By the time an attacker logs in, the real damage may have already occurred.

What This Financial Systems Breach Signals

Incidents like this should prompt three strategic questions:

1. Are we screening passwords against known breach data at creation and reset?
Blocking previously compromised passwords during account creation is one of the most direct ways to reduce credential-based initial access.

2. Are we continuously monitoring for credential exposure?
Passwords that were safe six months ago may be circulating today. Exposure is dynamic.

3. Are privileged and high-trust accounts monitored differently?
A compromised credential tied to a high-access government or financial system account carries disproportionate systemic risk.

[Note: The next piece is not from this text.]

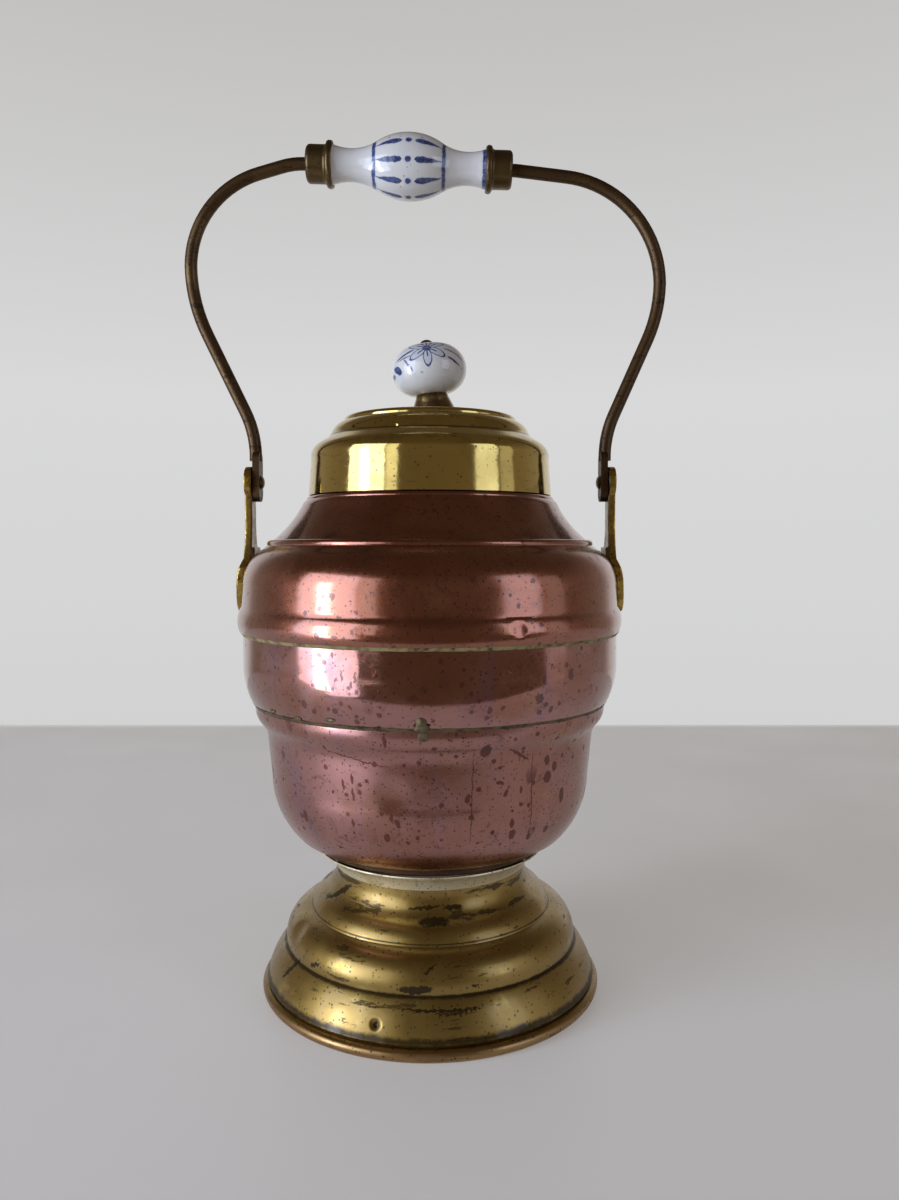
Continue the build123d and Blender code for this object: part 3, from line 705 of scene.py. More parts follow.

Security strategies that focus exclusively on endpoint detection or network anomalies miss the core issue demonstrated here: authentication abuse is often quieter — and more scalable.

The Broader Pattern Behind This Financial Systems Breach

This wasn’t an anomaly.

It fits a pattern we’re seeing globally:

  • Credential theft via infostealer malware is rising.
  • Previously breached passwords are reused across systems.
  • Attackers increasingly log in rather than exploit.

The perimeter hasn’t disappeared — but it’s no longer the decisive battleground.

Authentication is.

And in an environment where compromised credentials circulate indefinitely, validation must go beyond complexity rules and MFA prompts.

It must include exposure awareness.

One Login Can Be Enough

The French registry incident will likely be remembered as a government data exposure event.

But security leaders should remember it differently.

It was a financial systems breach caused by a credential the system believed was legitimate.

No exploit code.
No firewall failure.
No missing patch.

Just trust in the wrong identity.

And in 2026, that is often all it takes.